The event in Chicago drew some 250 people, including several high school groups. Many of the boys were skeptical about the supposed dire influences of rap. Jock Lucas, 16, hotly argued with female students about the prevalence of lyrics that denigrate women, asserting, as many of the boys did, that a girl who dressed provocatively deserved such labels and might even like them.
“I don’t think rap is a bad influence,” Jock said. “They’re just speaking about how it goes where they come from. If the people who listen go out and do these things, it’s their own fault.”
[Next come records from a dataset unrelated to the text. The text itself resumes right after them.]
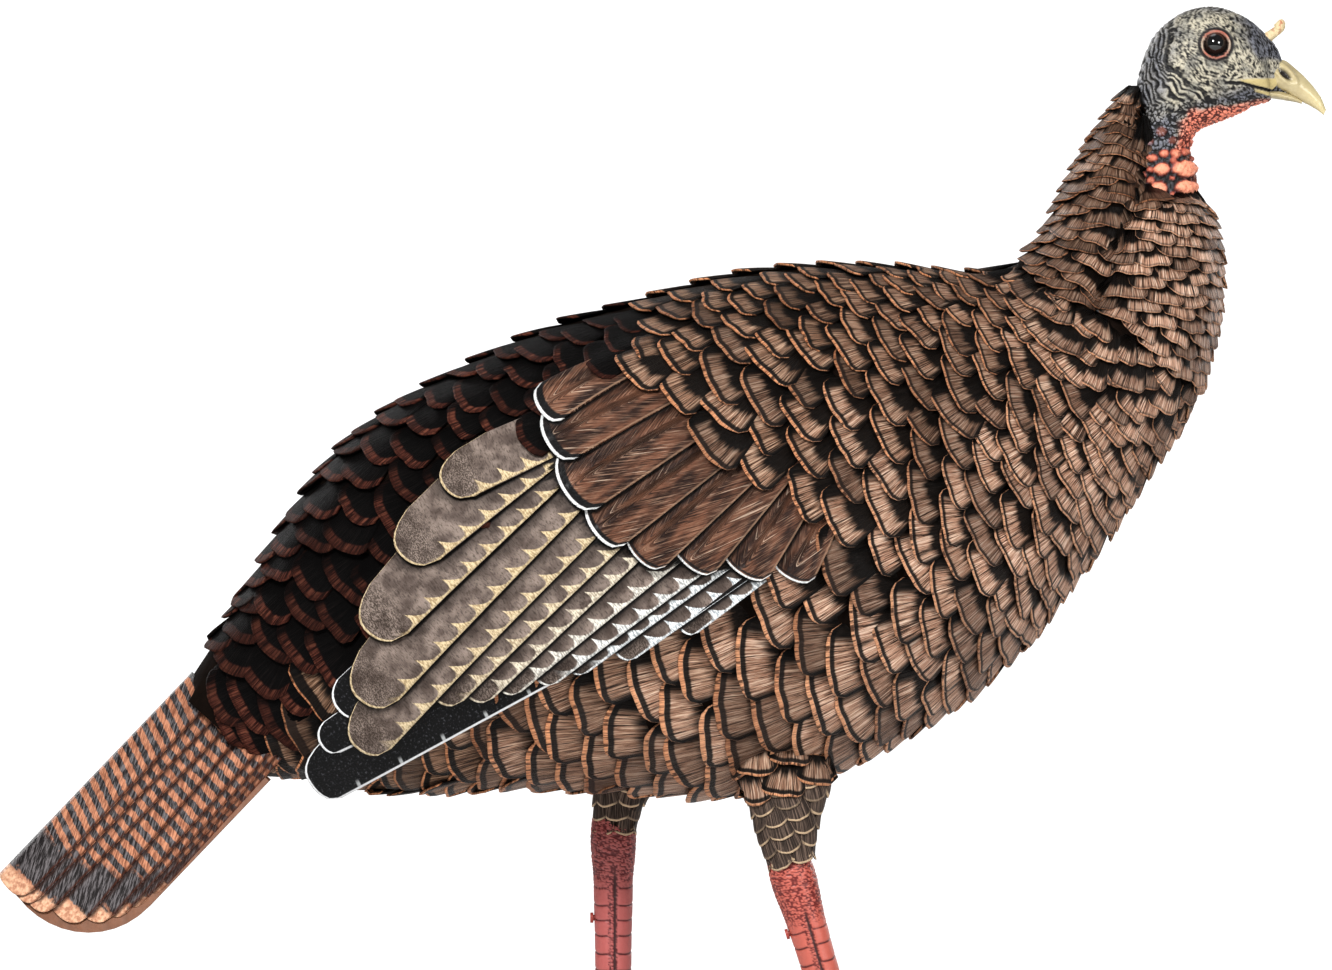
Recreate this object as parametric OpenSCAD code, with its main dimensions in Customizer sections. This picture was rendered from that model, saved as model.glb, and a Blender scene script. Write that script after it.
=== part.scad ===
// Standing hen turkey decoy. A hollow moulded torso carries a twist-lock head and neck,
// two wing panels, a plug-in tail and two plug-in legs with a sliding ground stake in each.
// Millimetres. The bird faces +X, its left side is +Y, and its soles stand on Z = 0.

/* [Shells] */
// Wall of the moulded torso and neck
shell_wall = 3; // [2:0.5:4]
// Wall of the moulded head
head_wall = 2.5; // [2:0.5:3]
// How far a wing panel stands off the torso
wing_thick = 8; // [6:1:10]
// Gap between pieces that sit against each other
seat_gap = 0.3; // [0.2:0.1:0.4]

/* [Neck joint] */
// Radius of the bore in the neck collar
collar_bore_r = 20; // [18:0.5:22]
// Radial running clearance of the spigot in the collar
spigot_clear = 0.05; // [0.02:0.01:0.1]
// Depth of the collar's tube below its flange
collar_depth = 24; // [20:1:28]

/* [Tail] */
// Depth of the folded tail from its ridge to its lower edge
tail_depth = 64; // [60:1:68]
// Half width of the folded tail at its lower edge
tail_half_w = 34; // [30:1:38]
// Wall of the folded tail
tail_wall = 3.5; // [3:0.5:6]
// Length of the tail's tongue inside the rump
tongue_len = 40; // [35:1:42]

/* [Legs] */
// Distance of each leg from the middle plane
leg_y = 46; // [42:1:48]
// Lean of the forward leg, in degrees
right_lean = 16.5; // [14:0.5:18]
// Radius of the steel stake
stake_r = 3; // [2.5:0.5:3.5]
// Length of the steel stake
stake_len = 180; // [170:5:185]

/* [Hidden] */

// Stations are [upper x, upper z, lower x, lower z, half width, roundness]: the two ends of an oval
// section on the middle plane, its half width, and the power that squares it (1 is a true ellipse).
torso = [
    [-244, 204, -201, 164, 29, 1.00],
    [-213, 251, -163, 160, 47, 0.97],
    [-163, 328, -126, 154, 68, 0.92],
    [-84, 377, -76, 157, 86, 0.88],
    [-22, 398, -20, 155, 96, 0.86],
    [45, 416, 36, 152, 101, 0.86],
    [107, 418, 94, 168, 98, 0.88],
    [150, 414, 157, 206, 86, 0.92],
    [168, 415, 207, 262, 71, 0.96],
    [177, 421, 269, 356, 55, 1.00]];
neck = [
    [177, 421, 269, 356, 55, 1],
    [188, 434, 277, 387, 48, 1],
    [196, 450, 279, 416, 42, 1],
    [206, 469, 277, 434, 36, 1],
    [217, 488, 271, 447, 30, 1],
    [230, 508, 269, 450, 25, 1]];
head = [
    [230, 440, 266, 437, 17, 1],
    [235, 467, 266, 461, 15, 1],
    [234.5, 486, 263, 476, 14.5, 1],
    [236, 506, 267, 485, 16, 1],
    [243.5, 530, 276, 489, 18, 1],
    [257.5, 543, 286, 493, 19.5, 1],
    [274, 547, 296, 498, 19, 1],
    [290, 542, 304, 500, 16, 1],
    [303, 532, 310, 501, 12, 1],
    [310, 520, 314, 502, 8.5, 1]];
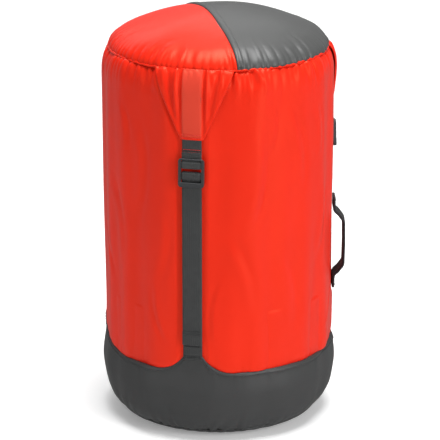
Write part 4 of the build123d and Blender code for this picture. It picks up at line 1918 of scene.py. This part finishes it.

Another high school student at the Chicago event, Vasawa Robinson, 19, said rap showed “real life” and that “if you try to show a different picture, the kids won’t want to listen.” The more political, socially conscious rap, Vasawa said, was for an older generation.
Mr. Hurt’s film includes clips from a music video by the rapper 50 Cent, from his album “Get Rich or Die Tryin’, ” in which the singer re-enacts a drive-by shooting he survived and boasts in crude terms of his power and readiness to kill his enemies.
It also includes portions of the video “Tip Drill,” an extended fantasy of male sexual domination by the rap star Nelly, who has won praise by promoting literacy and bone marrow donations, but, as the film notes, also markets a drink called Pimp Juice.
Mr. Hurt, who grew up in a black neighborhood of Central Islip, N.Y., in modest circumstances, was quarterback of the Northeastern University football team and said he had been a fanatical “hip-hop head.”
“It was music created by people your age who looked like you , talked like you, dressed like you and weren’t apologetic about it,” he said.
His views changed, he said, when, after college, he worked in a program teaching male athletes about violence against women.
“Here’s the conflict,” Mr. Hurt said. “You still love hip-hop and you love to see the artists doing well, but then you ask, ‘What are they saying? What is the image of manhood?’ ”
White males may be major customers, Mr. Hurt said, “but it influences black kids the most.”
“They’re the ones who order their days around it,” he said, “who try to conform to the script.”